Among the entries below, extract exactly the lines that run from the one with "Recreate this object as parametric three.js" through the one with "const crotchLevel = -304;", both ends included.

(Rows from a dataset)
■ ■ ■ ■

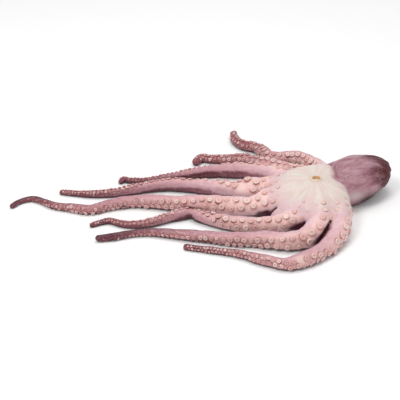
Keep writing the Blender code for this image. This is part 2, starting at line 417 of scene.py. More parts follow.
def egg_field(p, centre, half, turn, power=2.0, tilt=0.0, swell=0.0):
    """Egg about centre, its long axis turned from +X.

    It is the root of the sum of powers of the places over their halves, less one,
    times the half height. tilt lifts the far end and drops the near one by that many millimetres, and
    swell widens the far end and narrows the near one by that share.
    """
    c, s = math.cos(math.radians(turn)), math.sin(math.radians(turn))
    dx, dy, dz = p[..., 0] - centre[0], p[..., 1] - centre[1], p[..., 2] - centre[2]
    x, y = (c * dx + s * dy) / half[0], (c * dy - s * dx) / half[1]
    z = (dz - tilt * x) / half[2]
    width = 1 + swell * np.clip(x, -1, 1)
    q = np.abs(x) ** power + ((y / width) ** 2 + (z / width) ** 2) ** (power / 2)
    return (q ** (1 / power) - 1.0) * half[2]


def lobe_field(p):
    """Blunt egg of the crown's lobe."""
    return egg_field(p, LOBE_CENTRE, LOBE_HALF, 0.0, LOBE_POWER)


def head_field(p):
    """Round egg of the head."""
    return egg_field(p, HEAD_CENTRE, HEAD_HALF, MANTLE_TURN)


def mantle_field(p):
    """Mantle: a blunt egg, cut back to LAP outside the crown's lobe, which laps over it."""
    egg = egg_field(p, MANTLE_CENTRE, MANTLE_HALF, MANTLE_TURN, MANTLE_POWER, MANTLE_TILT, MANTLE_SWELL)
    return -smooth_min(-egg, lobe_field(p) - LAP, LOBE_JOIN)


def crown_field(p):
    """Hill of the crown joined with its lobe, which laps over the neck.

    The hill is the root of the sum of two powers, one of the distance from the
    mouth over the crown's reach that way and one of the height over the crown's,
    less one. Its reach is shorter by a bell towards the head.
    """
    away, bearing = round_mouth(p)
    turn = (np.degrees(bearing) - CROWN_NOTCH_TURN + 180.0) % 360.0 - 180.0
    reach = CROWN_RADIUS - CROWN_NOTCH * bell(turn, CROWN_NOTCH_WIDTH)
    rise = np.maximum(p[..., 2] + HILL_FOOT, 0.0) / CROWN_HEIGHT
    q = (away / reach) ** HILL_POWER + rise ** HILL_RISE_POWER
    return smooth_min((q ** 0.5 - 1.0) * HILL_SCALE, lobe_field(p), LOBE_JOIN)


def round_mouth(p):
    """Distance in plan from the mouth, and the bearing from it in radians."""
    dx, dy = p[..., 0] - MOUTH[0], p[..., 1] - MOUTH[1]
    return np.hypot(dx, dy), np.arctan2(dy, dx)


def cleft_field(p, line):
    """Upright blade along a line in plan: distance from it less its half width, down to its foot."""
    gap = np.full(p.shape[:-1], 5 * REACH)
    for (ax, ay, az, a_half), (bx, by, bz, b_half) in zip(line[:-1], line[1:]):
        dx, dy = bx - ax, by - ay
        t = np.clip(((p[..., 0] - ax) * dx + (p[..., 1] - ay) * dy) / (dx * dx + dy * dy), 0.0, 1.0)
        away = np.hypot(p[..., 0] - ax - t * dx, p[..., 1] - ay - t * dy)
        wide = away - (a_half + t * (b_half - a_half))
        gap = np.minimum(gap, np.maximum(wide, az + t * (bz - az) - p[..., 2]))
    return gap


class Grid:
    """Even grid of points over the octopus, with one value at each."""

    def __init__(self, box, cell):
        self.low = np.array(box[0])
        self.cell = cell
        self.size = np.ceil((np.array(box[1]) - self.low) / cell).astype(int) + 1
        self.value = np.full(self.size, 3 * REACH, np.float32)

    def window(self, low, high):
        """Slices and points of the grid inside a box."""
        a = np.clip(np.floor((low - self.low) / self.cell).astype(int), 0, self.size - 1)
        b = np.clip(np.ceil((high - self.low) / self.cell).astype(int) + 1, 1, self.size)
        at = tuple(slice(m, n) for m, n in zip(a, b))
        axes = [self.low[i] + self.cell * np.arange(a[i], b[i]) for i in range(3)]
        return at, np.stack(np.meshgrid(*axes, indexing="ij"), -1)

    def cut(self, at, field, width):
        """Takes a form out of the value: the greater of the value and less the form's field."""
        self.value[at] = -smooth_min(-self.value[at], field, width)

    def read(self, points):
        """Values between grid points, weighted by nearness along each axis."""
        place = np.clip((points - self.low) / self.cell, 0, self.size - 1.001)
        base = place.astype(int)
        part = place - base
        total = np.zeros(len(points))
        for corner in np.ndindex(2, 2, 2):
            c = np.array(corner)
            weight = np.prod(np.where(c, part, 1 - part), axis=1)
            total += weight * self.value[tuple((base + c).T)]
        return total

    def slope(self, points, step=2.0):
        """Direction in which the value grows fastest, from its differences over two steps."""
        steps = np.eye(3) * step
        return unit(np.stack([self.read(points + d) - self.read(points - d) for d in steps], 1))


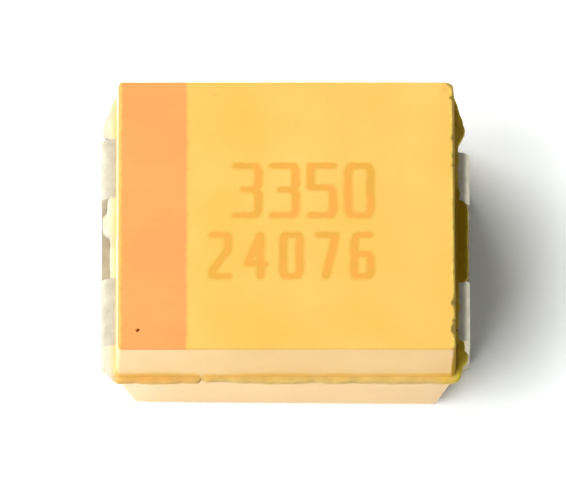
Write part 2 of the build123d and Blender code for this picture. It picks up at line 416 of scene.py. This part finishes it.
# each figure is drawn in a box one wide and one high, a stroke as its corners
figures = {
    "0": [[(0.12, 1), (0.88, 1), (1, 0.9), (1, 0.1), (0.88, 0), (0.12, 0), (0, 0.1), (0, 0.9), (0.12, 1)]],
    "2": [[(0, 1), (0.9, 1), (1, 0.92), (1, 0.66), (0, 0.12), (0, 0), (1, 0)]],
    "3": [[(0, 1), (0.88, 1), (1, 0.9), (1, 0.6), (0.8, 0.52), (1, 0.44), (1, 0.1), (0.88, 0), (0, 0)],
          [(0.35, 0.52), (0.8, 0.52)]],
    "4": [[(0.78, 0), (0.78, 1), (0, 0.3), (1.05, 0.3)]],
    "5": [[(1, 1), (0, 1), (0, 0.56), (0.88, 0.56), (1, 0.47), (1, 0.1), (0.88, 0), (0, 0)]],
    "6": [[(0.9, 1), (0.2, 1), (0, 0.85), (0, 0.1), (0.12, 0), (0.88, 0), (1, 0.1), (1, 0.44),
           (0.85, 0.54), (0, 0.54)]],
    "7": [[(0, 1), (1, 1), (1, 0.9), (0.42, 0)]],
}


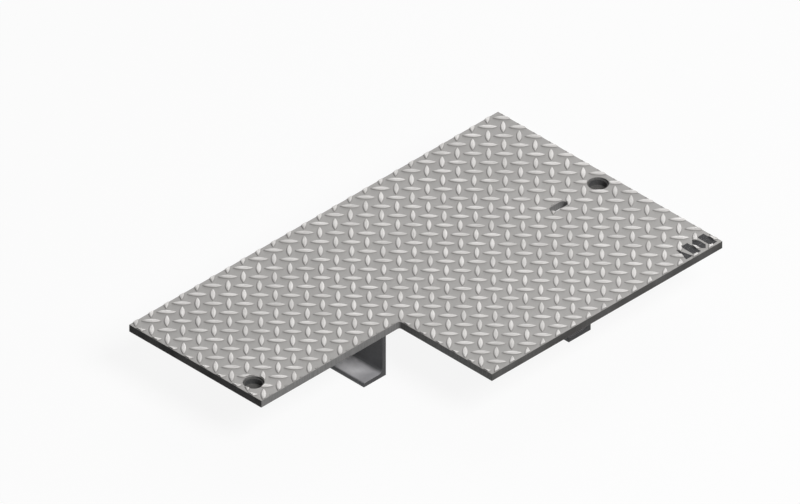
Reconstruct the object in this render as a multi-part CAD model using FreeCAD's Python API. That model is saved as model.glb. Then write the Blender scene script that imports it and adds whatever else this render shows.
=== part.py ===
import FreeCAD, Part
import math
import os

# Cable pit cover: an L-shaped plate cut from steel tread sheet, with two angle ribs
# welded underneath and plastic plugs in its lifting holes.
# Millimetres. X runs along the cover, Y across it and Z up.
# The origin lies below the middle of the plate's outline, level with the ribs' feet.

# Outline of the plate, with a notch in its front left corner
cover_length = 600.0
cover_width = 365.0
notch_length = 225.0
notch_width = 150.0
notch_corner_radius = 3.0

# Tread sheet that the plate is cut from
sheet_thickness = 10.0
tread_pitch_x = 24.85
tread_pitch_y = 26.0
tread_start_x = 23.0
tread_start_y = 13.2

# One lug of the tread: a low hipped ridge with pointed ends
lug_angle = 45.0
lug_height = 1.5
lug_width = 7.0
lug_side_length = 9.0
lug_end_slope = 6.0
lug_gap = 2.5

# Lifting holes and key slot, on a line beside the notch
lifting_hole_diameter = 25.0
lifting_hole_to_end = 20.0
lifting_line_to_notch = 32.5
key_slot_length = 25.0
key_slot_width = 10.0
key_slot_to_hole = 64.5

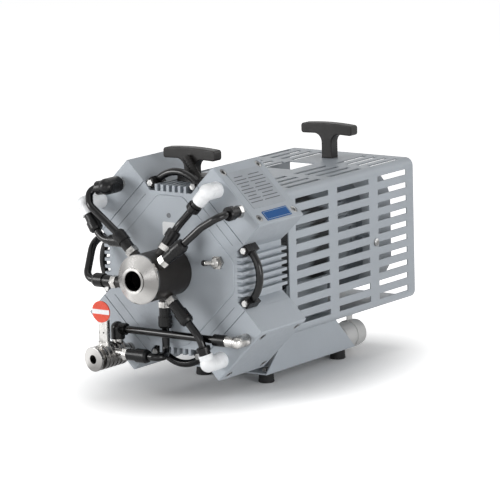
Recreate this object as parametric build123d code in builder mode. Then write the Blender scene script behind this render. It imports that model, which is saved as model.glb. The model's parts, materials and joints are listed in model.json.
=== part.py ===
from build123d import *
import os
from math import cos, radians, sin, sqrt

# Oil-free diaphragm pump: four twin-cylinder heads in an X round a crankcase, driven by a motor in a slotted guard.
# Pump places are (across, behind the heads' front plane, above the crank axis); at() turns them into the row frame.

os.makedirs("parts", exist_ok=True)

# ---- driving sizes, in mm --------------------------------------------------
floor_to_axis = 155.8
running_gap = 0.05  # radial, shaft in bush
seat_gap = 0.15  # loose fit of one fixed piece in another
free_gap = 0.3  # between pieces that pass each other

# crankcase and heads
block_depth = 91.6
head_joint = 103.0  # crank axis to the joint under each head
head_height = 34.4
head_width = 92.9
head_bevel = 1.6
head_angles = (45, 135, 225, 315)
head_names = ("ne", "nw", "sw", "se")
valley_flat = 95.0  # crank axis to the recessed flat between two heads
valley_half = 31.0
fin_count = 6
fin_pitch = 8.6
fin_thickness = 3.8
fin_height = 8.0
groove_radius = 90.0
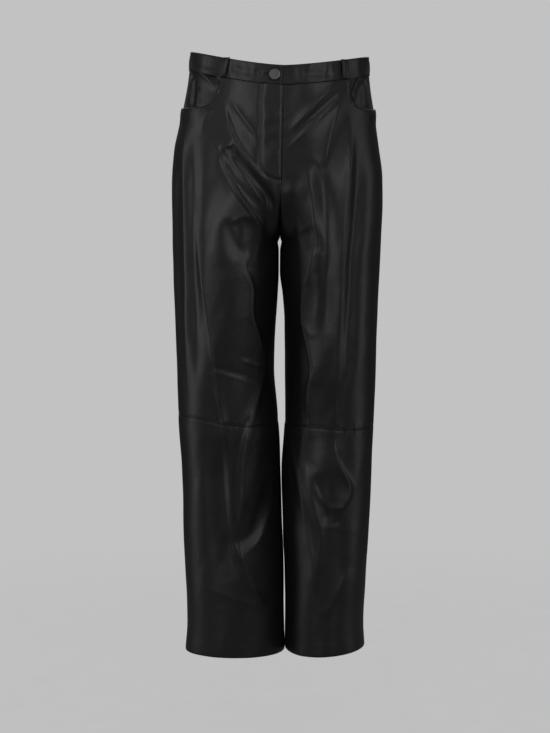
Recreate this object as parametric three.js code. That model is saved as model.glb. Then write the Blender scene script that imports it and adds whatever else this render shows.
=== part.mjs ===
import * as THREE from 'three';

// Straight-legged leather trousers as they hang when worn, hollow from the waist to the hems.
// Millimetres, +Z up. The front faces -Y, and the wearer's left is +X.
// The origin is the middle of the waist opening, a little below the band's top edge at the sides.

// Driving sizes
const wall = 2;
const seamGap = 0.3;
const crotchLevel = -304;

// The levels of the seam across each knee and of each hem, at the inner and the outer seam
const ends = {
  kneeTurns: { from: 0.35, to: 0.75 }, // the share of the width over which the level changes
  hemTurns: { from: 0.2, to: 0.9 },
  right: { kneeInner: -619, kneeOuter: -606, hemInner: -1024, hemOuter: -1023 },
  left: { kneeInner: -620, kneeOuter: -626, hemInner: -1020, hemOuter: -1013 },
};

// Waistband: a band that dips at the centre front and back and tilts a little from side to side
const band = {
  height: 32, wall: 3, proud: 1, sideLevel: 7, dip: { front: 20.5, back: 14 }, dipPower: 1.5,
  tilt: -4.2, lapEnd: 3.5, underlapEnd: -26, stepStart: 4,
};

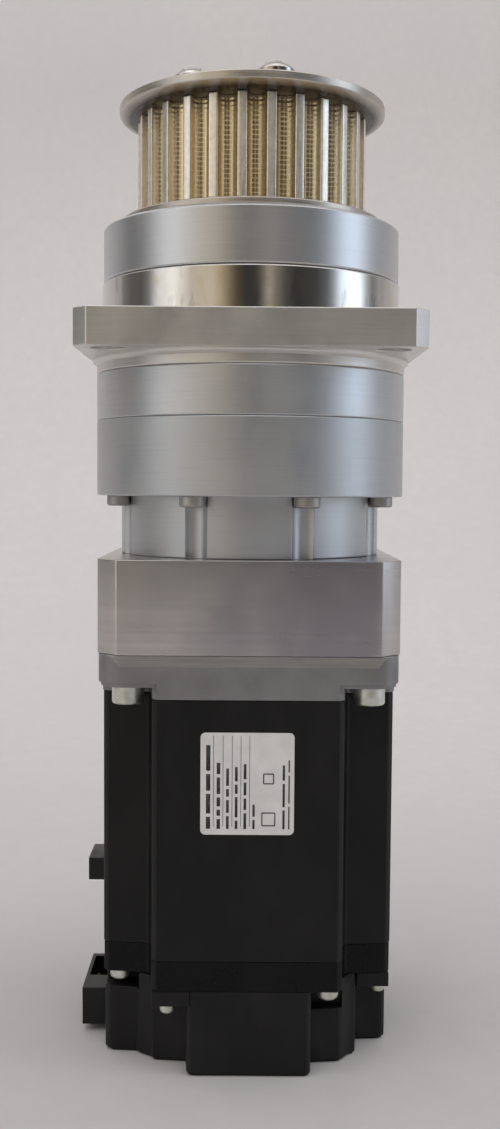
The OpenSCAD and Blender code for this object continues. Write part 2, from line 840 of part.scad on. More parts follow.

■ ■ ■ ■

» **Answer to this task**:
Recreate this object as parametric three.js code. That model is saved as model.glb. Then write the Blender scene script that imports it and adds whatever else this render shows.
=== part.mjs ===
import * as THREE from 'three';

// Straight-legged leather trousers as they hang when worn, hollow from the waist to the hems.
// Millimetres, +Z up. The front faces -Y, and the wearer's left is +X.
// The origin is the middle of the waist opening, a little below the band's top edge at the sides.

// Driving sizes
const wall = 2;
const seamGap = 0.3;
const crotchLevel = -304;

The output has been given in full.